Second, D’Erman explains how the economic nationalism favored by the Lega and the M5S does not fit into the traditional left-right divide that has ruled Italian politics for the past decades. The social-democratic left is no longer able to provide a political home for those concerned about the growing social divide and precarious living conditions. For her, the newly emerging cleavage between global cosmopolitanism and local nationalism raises some critical questions about how to address the rising popularity of populism with a view to effective and desirable modes of governing the economy in an integrated European Union.
Kurt Huebner continues this discussion on the Italian case by pointing out how the issue of austerity has taken centre stage in political and parliamentary debates. Huebner points to the enormous task for Italy to reduce its large public debt (over 130% of GDP) that has grown over the past decades.
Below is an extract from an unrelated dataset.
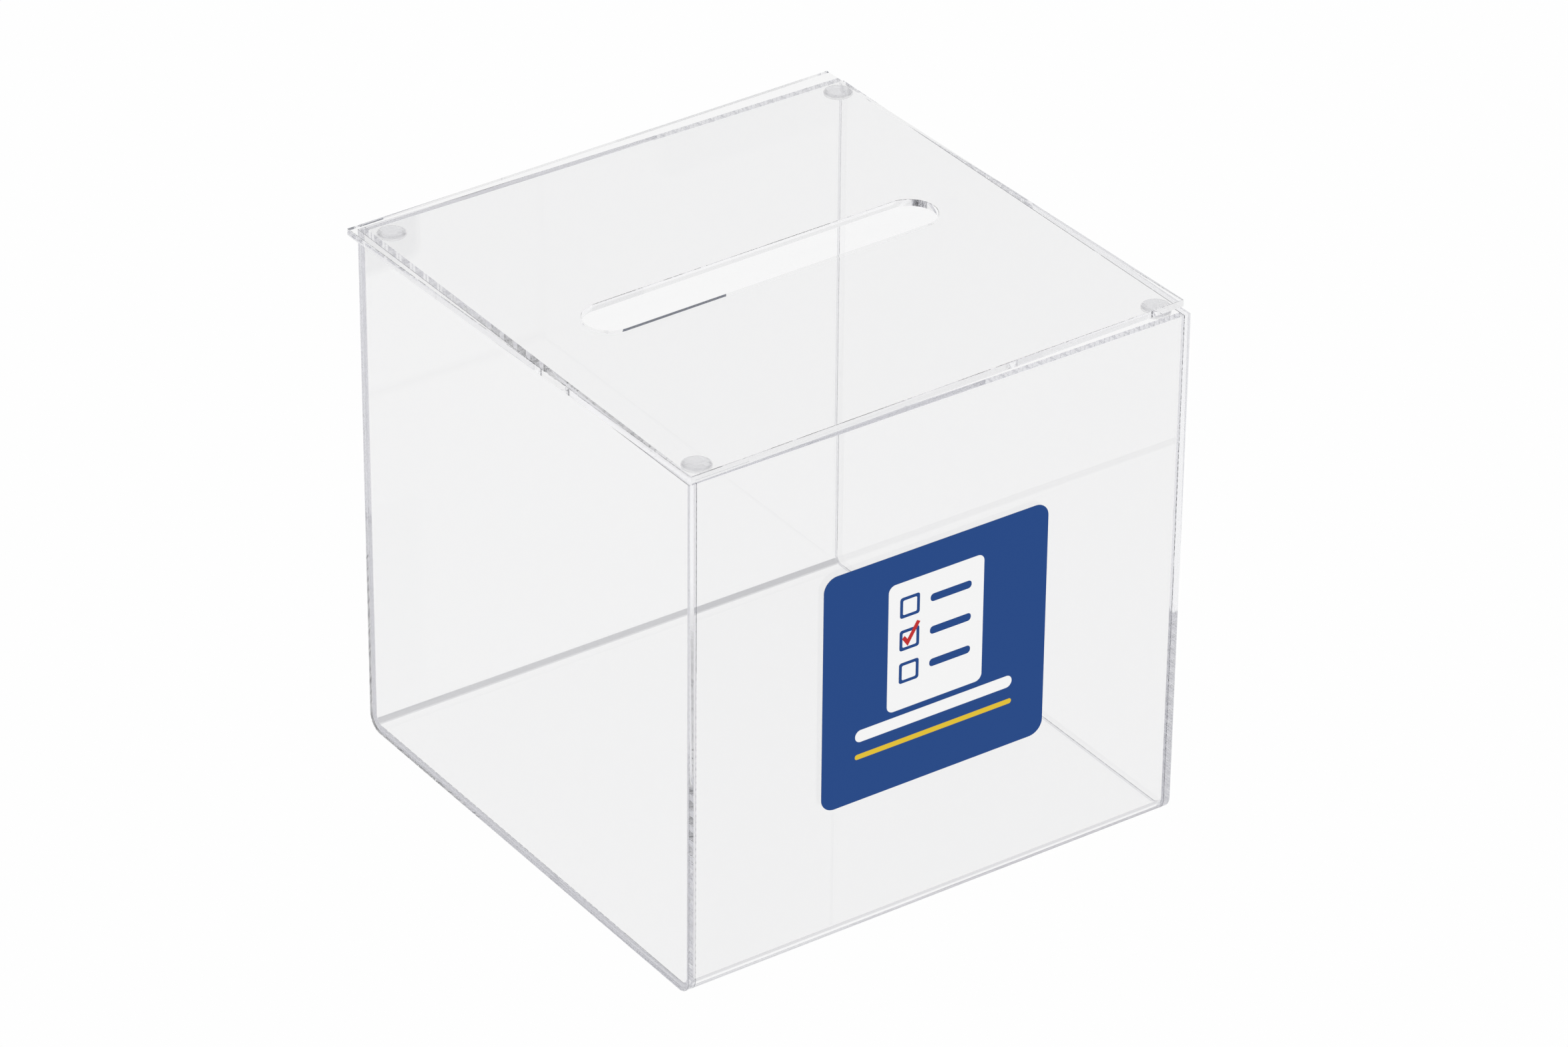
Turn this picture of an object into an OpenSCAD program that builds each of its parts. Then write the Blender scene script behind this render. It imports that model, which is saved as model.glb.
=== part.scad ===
// Clear acrylic ballot box with a loose slotted lid.
// X runs along the front wall, Y to the back and Z up, in millimetres.
// The origin is on the underside, in the middle of the box.

/* [Box] */
// Outside width of the box, over the two side panels
box_w = 300; // [250:5:500]
// Outside depth of the box, over the front and back walls
box_d = 300; // [200:5:500]
// Height of the walls, from the underside of the floor to the rim
box_h = 296; // [200:2:500]
// Thickness of the sheet of the walls, the floor and the side panels
sheet_t = 4; // [3:0.5:6]
// Outside radius of the bends under the front wall and the back wall
bend_r = 9; // [7:0.5:14]
// Thickness of the cement between each side panel and the bent sheet
cement_t = 0.1; // [0.05:0.05:0.3]

/* [Lid] */
// Thickness of the lid
lid_t = 4; // [3:0.5:8]
// How far the lid would stand past each outer face if it lay centred
lid_overhang = 0; // [0:0.5:10]
// How far the lid lies off the centre of the box towards the right panel
lid_shift_x = -2.2; // [-4:0.1:4]
// How far the lid lies off the centre of the box towards the back wall
lid_shift_y = 4.2; // [-5:0.1:5]
// How far the lid lies turned on the rim, in degrees, anticlockwise from above
lid_turn = 1.3; // [-2:0.1:2]

/* [Slot] */
// Length of the slot over its round ends
slot_l = 214; // [80:2:230]
// Width of the slot
slot_w = 29; // [8:1:60]

/* [Bumpers] */
// Diameter of a bumper at its base
bumper_d = 15.5; // [10:0.5:20]
// Height of a bumper from its base to the top of its dome
bumper_h = 3.2; // [2:0.2:6]
// Height of the upright rim round a bumper's base
bumper_rim = 0.8; // [0.2:0.1:1.5]
// Gap between a bumper and each of the two walls whose corner it sits in
bumper_gap = 0.7; // [0.3:0.1:5]
// Thickness of the adhesive disc that holds a bumper
adhesive_t = 0.15; // [0.05:0.05:0.4]
// How far the adhesive disc stays inside the edge of the bumper's base
adhesive_inset = 0.5; // [0.1:0.1:2]

/* [Label] */
// Width of the label
label_w = 136; // [60:2:230]
// Height of the label
label_h = 136; // [60:2:170]
// Radius of the label's corners
label_r = 8; // [1:1:25]
// Thickness of the label's film
label_t = 0.2; // [0.1:0.05:0.5]
// How far the label's centre lies to the right of the front wall's centre
label_x = -3; // [-8:1:8]
// How far the label's centre lies above the middle of the wall's height
label_rise = 0; // [-15:1:15]

/* [Hidden] */
$fn = 96;
inner_w = box_w - 2 * sheet_t;
inner_d = box_d - 2 * sheet_t;
channel_w = inner_w - 2 * cement_t;
lid_w = box_w + 2 * lid_overhang;
lid_d = box_d + 2 * lid_overhang;
// The bumpers nest in the corners between the walls, whichever way the lid is stuck on them
bumper_x = inner_w / 2 - bumper_gap - bumper_d / 2;
bumper_y = inner_d / 2 - bumper_gap - bumper_d / 2;
// Radius of the sphere that a bumper's dome is cut from
dome_h = bumper_h - bumper_rim;
dome_r = (pow(bumper_d / 2, 2) + pow(dome_h, 2)) / (2 * dome_h);
// Cutting tools run this far past the faces that they open
past = 1;

// The box seen from the side: square at the rim, round at the two bends
module side_outline(depth, height, radius) {
    translate([-depth / 2, radius]) square([depth, height - radius]);
    translate([-depth / 2 + radius, 0]) square([depth - 2 * radius, height]);
    for (side = [-1, 1])
        translate([side * (depth / 2 - radius), radius]) circle(r = radius);
}

// The bent sheet seen on its end: front wall, floor and back wall
module channel_outline() {
    difference() {
        side_outline(box_d, box_h, bend_r);
        translate([0, sheet_t]) side_outline(inner_d, box_h, bend_r - sheet_t);
    }
}

// Raises an outline drawn in the side view into a solid from x on, along X
module along_x(x, length) {
    translate([x, 0, 0]) rotate([90, 0, 90]) linear_extrude(length) children();
}

module bent_sheet() {
    color([0.93, 0.94, 0.95, 0.35]) along_x(-channel_w / 2, channel_w) channel_outline();
}

// side is -1 for the left panel and 1 for the right one
module side_panel(side) {
    color([0.90, 0.91, 0.94, 0.35])
        along_x(side < 0 ? -box_w / 2 : box_w / 2 - sheet_t, sheet_t)
            side_outline(box_d, box_h, bend_r);
}

module side_cement(side) {
    color([0.80, 0.81, 0.84, 0.6])
        along_x(side < 0 ? -inner_w / 2 : inner_w / 2 - cement_t, cement_t)
            channel_outline();
}

module rounded_rectangle(width, height, radius) {
    square([width - 2 * radius, height], center = true);
    square([width, height - 2 * radius], center = true);
    for (x = [-1, 1], y = [-1, 1])
        translate([x * (width / 2 - radius), y * (height / 2 - radius)]) circle(r = radius);
}

// The label lies on the outer face of the front wall
module label() {
    color([0.16, 0.29, 0.52])
        translate([label_x, -box_d / 2, box_h / 2 + label_rise])
            rotate([90, 0, 0]) linear_extrude(label_t) rounded_rectangle(label_w, label_h, label_r);
}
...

For him, the main challenge for Italy is not fiscal but economic in nature (slow economic growth, non-competitive productivity rates, lack of innovation, etc.). In light of the endemic weakness of the Italian economy, Huebner argues that the economic and fiscal priorities of the new government are counter-productive and might indeed aggravate Italy’s debt crisis. Huebner discusses the unsustainable situation of Italy with reference to the broader challenges to governing the Euro zone, which he characterizes as ‘dysfunctional from the very beginning’. According to his interpretation, the current situation in Italy demonstrates how, due to the different fundamentals of the national economies in the Euro zone, austerity is structurally built into the EU’s system of monetary-economic governance. In Huebner’s view, this has serious political implications that will raise questions about how effective and socio-economically desirable some of the Euro zone rules actually are when considering the concerns of its economically struggling member states.